Full disclosure principle. Financial statements normally provide information about a company's past performance. However, pending lawsuits, incomplete transactions, or other conditions may have imminent and significant effects on the company's financial status. The full disclosure principle requires that financial statements include disclosure of such information. Footnotes supplement financial statements to convey this information and to describe the policies the company uses to record and report business transactions.
Time period assumption. Most businesses exist for long periods of time, so artificial time periods must be used to report the results of business activity. Depending on the type of report, the time period may be a day, a month, a year, or another arbitrary period. Using artificial time periods leads to questions about when certain transactions should be recorded. For example, how should an accountant report the cost of equipment expected to last five years? Reporting the entire expense during the year of purchase might make the company seem unprofitable that year and unreasonably profitable in subsequent years. Once the time period has been established, accountants use GAAP to record and report that accounting period's transactions.
Accrual basis accounting. In most cases, GAAP requires the use of accrual basis accounting rather than cash basis accounting.

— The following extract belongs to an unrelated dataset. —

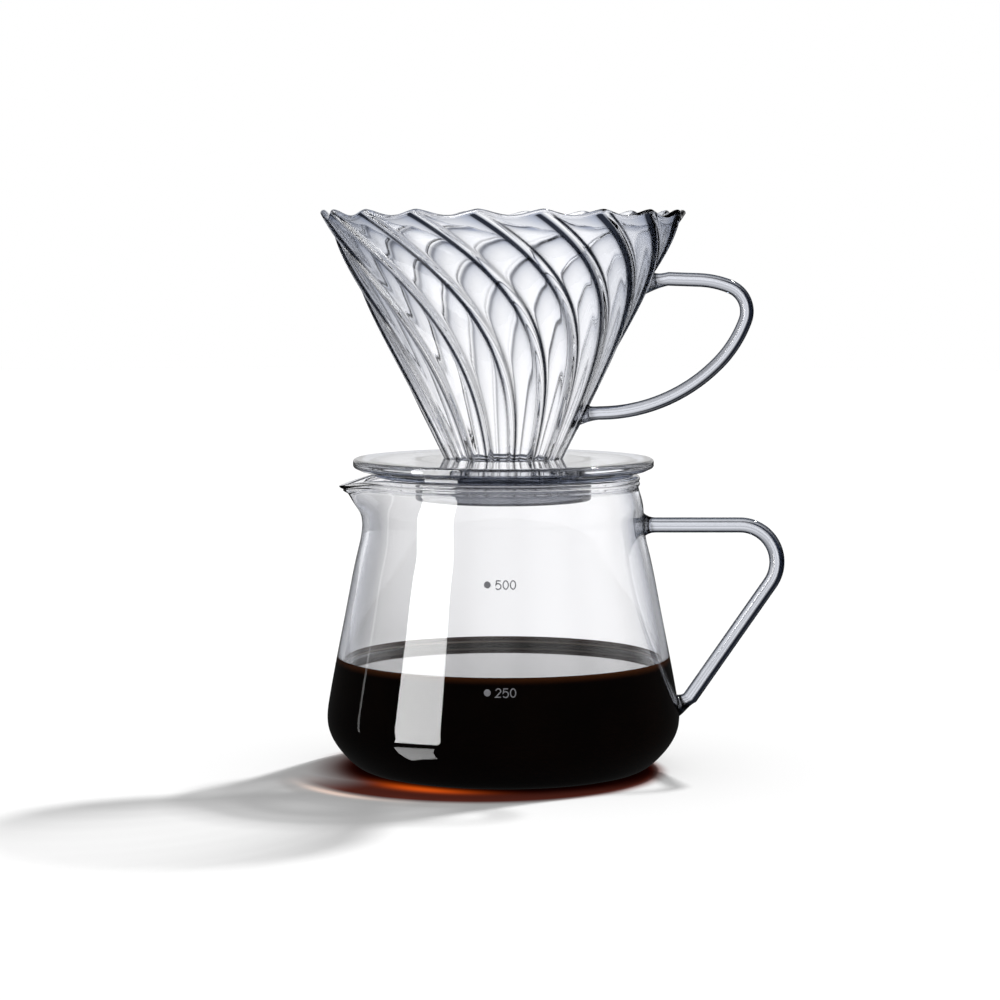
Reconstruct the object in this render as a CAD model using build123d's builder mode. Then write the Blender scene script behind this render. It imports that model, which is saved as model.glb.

Accrual basis accounting, which adheres to the revenue recognition, matching, and cost principles discussed below, captures the financial aspects of each economic event in the accounting period in which it occurs, regardless of when the cash changes hands. Under cash basis accounting, revenues are recognized only when the company receives cash or its equivalent, and expenses are recognized only when the company pays with cash or its equivalent.
Revenue recognition principle. Revenue is earned and recognized upon product delivery or service completion, without regard to the timing of cash flow. Suppose a store orders five hundred compact discs from a wholesaler in March, receives them in April, and pays for them in May. The wholesaler recognizes the sales revenue in April when delivery occurs, not in March when the deal is struck or in May when the cash is received. Similarly, if an attorney receives a $100 retainer from a client, the attorney doesn't recognize the money as revenue until he or she actually performs $100 in services for the client.
Matching principle. The costs of doing business are recorded in the same period as the revenue they help to generate. Examples of such costs include the cost of goods sold, salaries and commissions earned, insurance premiums, supplies used, and estimates for potential warranty work on the merchandise sold. Consider the wholesaler who delivered five hundred CDs to a store in April. These CDs change from an asset (inventory) to an expense (cost of goods sold) when the revenue is recognized so that the profit from the sale can be determined.
Cost principle. Assets are recorded at cost, which equals the value exchanged at the time of their acquisition. In the United States, even if assets such as land or buildings appreciate in value over time, they are not revalued for financial reporting purposes.
Going concern principle. Unless otherwise noted, financial statements are prepared under the assumption that the company will remain in business indefinitely. Therefore, assets do not need to be sold at fire-sale values, and debt does not need to be paid off before maturity. This principle results in the classification of assets and liabilities as short-term (current) and long-term. Long-term assets are expected to be held for more than one year.
Long-term liabilities are not due for more than one year.
Relevance, reliability, and consistency. To be useful, financial information must be relevant, reliable, and prepared in a consistent manner.
Relevant information helps a decision maker understand a company's past performance, present condition, and future outlook so that informed decisions can be made in a timely manner. Of course, the information needs of individual users may differ, requiring that the information be presented in different formats. Internal users often need more detailed information than external users, who may need to know only the company's value or its ability to repay loans.
Reliable information is verifiable and objective.
Consistent information is prepared using the same methods each accounting period, which allows meaningful comparisons to be made between different accounting periods and between the financial statements of different companies that use the same methods.
Principle of conservatism. Accountants must use their judgment to record transactions that require estimation. The number of years that equipment will remain productive and the portion of accounts receivable that will never be paid are examples of items that require estimation. In reporting financial data, accountants follow the principle of conservatism, which requires that the less optimistic estimate be chosen when two estimates are judged to be equally likely. For example, suppose a manufacturing company's Warranty Repair Department has documented a three-percent return rate for product X during the past two years, but the company's Engineering Department insists this return rate is just a statistical anomaly and less than one percent of product X will require service during the coming year. Unless the Engineering Department provides compelling evidence to support its estimate, the company's accountant must follow the principle of conservatism and plan for a three-percent return rate. Losses and costs—such as warranty repairs—are recorded when they are probable and reasonably estimated. Gains are recorded when realized.
Materiality principle. Accountants follow the materiality principle, which states that the requirements of any accounting principle may be ignored when there is no effect on the users of financial information. Certainly, tracking individual paper clips or pieces of paper is immaterial and excessively burdensome to any company's accounting department. Although there is no definitive measure of materiality, the accountant's judgment on such matters must be sound. Several thousand dollars may not be material to an entity such as General Motors, but that same figure is quite material to a small, family-owned business.